Connections 12.03.2017: Wake Up!

Mark 13:24-37

In the Gospels, I identify much more with the disciples than with the people who are in awe of Jesus, scared of him, or threatened by him. The disciples, like me, are comfortable with Jesus. They feel secure enough in him to question his ideas, criticize his actions, and even fall asleep when he wants them to stay alert. I feel like I’ve known Jesus in some way all my life—from those early years in the church nursery, through children’s Sunday school and choir musicals, then on to the youth group. I’ve spent these past couple of decades as an adult learning more, questioning more, and wondering more about the man who walked the earth as God in the flesh.

Like the disciples, I am probably a little too comfortable with Jesus. Several times in the Gospels, he urges people to be alert, stay awake, and keep watch. Such words might cause fear, anxiety, uncertainty—and maybe that’s what Jesus intended to some extent.

We should certainly feel comfortable with Jesus, but we should never feel completely at ease in this world. Though Jesus ultimately came to overcome evil and save us, we aren’t yet spared from the effects of evil in our daily lives. We should strive to be alert, stay awake, and keep watch for the ways evil brings shadows into our relationships, our actions, and our spirits.

On the other hand, we should also be alert, stay awake, and keep watch for the ways the grace of God brings light into these areas. Just as we are to be watchful for the threats of evil, so also we are to be watchful for Jesus’ presence, guidance, and love. Wake up!


1. Do you feel comfortable with Jesus? If so, how? If not, why?
2. What are the benefits of feeling comfortable with Jesus? What might be some negatives?
3. What goes through your mind when you read Jesus’ words about being alert, staying awake, and keeping watch? Why do you think this was such a common theme in his teachings?
4. Where do you see evil bringing shadows into the world? Where do you see grace bringing light?
5. How can you be more alert, stay more awake, and keep better watch for both evil and the work of Christ in your daily life?

Reference Shelf

Mark 13:28-37

The theme of the last section of the discourse is the urgency of readiness: “Keep awake, be alert, watch!” This urgency is expressed in temporal terms: “this generation will not pass away until all these things have taken place” (13:30), which leads to a dilemma from which there is no escape because Jesus also declared that even he did not know the time when these things will come to pass. The end will come suddenly, but just as you know that summer is almost here when you see leaves on a fig tree, so when you see the signs of catastrophe (the “desolating sacrilege,” 13:14), you know that the end is near. Again, however, the fascinating dilemma should not distract us from the urgency of Jesus’ warning to be ready. Mark was writing at a time when the events that led to the destruction of Jerusalem were already unfolding. The warning, therefore, is to be ready. Jesus’ predictions for the future—the destruction of Jerusalem and then after that the coming of the Son of Man—were already in process of being fulfilled. The need for readiness is urgent: pray, make the most of opportunities to declare your faith, take care that you are not deceived, be steadfast, and prepare for whatever ordeal you may face. Although we live 2,000 years after this urgent warning, we will do well not to let either the chronological dilemma or the apocalyptic language divert our attention from Jesus’ urgent counsel to prepare spiritually for any crisis we may confront. If we are ready for anything today, we will be ready for tomorrow also.

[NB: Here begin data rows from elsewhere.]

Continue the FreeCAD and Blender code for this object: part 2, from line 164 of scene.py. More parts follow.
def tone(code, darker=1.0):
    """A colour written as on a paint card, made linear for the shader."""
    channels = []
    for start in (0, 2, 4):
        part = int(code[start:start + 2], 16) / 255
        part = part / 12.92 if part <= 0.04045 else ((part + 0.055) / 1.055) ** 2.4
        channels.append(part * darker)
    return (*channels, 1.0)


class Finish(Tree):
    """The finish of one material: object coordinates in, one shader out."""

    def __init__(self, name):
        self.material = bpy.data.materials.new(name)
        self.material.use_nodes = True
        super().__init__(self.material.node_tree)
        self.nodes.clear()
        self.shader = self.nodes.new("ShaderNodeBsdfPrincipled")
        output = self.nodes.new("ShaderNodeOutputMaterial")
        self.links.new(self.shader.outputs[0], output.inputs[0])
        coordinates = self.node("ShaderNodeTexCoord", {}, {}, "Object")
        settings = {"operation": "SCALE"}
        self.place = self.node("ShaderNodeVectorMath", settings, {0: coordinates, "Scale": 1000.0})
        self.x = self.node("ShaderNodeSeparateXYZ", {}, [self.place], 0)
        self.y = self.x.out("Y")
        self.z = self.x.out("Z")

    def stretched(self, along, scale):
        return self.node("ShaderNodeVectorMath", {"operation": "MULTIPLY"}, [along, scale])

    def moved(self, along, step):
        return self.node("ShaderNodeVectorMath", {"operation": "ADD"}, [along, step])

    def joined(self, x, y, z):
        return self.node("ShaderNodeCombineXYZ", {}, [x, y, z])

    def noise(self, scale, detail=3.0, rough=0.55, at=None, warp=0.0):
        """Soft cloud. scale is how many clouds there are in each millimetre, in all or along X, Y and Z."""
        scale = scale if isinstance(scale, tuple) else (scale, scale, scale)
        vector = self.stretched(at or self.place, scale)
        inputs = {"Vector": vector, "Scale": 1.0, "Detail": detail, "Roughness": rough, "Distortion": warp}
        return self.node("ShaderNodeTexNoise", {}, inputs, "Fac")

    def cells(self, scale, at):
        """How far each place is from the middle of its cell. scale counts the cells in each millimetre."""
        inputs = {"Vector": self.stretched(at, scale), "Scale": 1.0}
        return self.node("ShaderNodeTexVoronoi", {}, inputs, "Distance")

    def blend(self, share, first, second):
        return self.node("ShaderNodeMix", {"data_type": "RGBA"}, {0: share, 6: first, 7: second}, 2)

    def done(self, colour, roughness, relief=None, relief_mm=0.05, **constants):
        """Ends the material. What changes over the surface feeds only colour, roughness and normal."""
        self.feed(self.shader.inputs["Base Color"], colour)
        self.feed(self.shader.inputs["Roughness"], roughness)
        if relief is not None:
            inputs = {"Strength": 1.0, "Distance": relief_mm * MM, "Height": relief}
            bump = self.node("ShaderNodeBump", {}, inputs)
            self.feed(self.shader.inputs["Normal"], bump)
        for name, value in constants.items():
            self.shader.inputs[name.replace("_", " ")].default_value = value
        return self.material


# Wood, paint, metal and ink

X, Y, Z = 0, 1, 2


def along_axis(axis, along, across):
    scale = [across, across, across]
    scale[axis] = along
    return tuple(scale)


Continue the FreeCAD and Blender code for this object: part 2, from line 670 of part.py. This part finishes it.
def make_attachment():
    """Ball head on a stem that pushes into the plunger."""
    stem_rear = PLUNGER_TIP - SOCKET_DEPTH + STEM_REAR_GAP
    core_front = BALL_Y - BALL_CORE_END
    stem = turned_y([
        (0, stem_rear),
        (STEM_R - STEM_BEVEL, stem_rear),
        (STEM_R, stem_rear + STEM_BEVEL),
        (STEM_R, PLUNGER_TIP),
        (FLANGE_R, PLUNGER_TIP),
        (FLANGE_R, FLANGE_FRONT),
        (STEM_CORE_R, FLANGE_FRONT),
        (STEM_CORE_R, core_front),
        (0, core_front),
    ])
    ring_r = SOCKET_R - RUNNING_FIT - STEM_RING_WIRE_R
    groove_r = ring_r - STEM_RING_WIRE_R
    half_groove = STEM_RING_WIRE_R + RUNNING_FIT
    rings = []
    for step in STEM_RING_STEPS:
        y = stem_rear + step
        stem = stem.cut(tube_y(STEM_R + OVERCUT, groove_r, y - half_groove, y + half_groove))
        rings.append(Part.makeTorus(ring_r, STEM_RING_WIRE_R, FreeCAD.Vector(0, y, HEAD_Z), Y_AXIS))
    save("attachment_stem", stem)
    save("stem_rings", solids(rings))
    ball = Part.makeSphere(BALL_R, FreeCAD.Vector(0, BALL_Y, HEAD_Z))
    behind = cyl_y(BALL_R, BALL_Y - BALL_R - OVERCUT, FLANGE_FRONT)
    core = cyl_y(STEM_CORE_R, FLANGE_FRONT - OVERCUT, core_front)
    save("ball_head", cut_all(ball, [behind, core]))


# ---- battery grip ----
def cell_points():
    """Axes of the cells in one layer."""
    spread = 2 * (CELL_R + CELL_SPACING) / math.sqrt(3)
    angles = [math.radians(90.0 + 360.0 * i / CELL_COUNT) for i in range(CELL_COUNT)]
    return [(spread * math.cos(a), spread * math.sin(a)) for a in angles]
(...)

The allusions to what the disciples would experience in the next few days, through the echo of Jesus’ exhortation to the disciples at Gethsemane to watch and pray, and the foreshadowing of the events of the Last Supper, Gethsemane, and the arrest and trial of Jesus through the naming of the four watches of the night (see the commentary on 13:35), provides an important hermeneutical bridge for this passage. Mark himself was making a transition from Jesus’ warning about readiness for the events of the distant future (the destruction of Jerusalem and the coming of the Son of Man) to the events of the next few days. We may do the same, because the message is the same: “what I say to you I say to all: Keep awake” (13:37).

R. Alan Culpepper, Mark, Smyth & Helwys Bible Commentary (Macon GA: Smyth & Helwys, 2007) 474–75.

Kelley Land, a graduate of Mercer University, has been an assistant editor for Smyth & Helwys curriculum and books since 2001. She attends church and leads an adult Sunday school class in Macon, Georgia. She is also the office administrator for Jay’s HOPE, a local charity serving families of children with cancer. Kelley enjoys spending time with her daughters, Samantha (12) and Natalie (10) and her husband John. For fun, she tries to stay caught up on the latest amazing TV series (including Doctor Who, Sherlock, Gilmore Girls, and The Crown).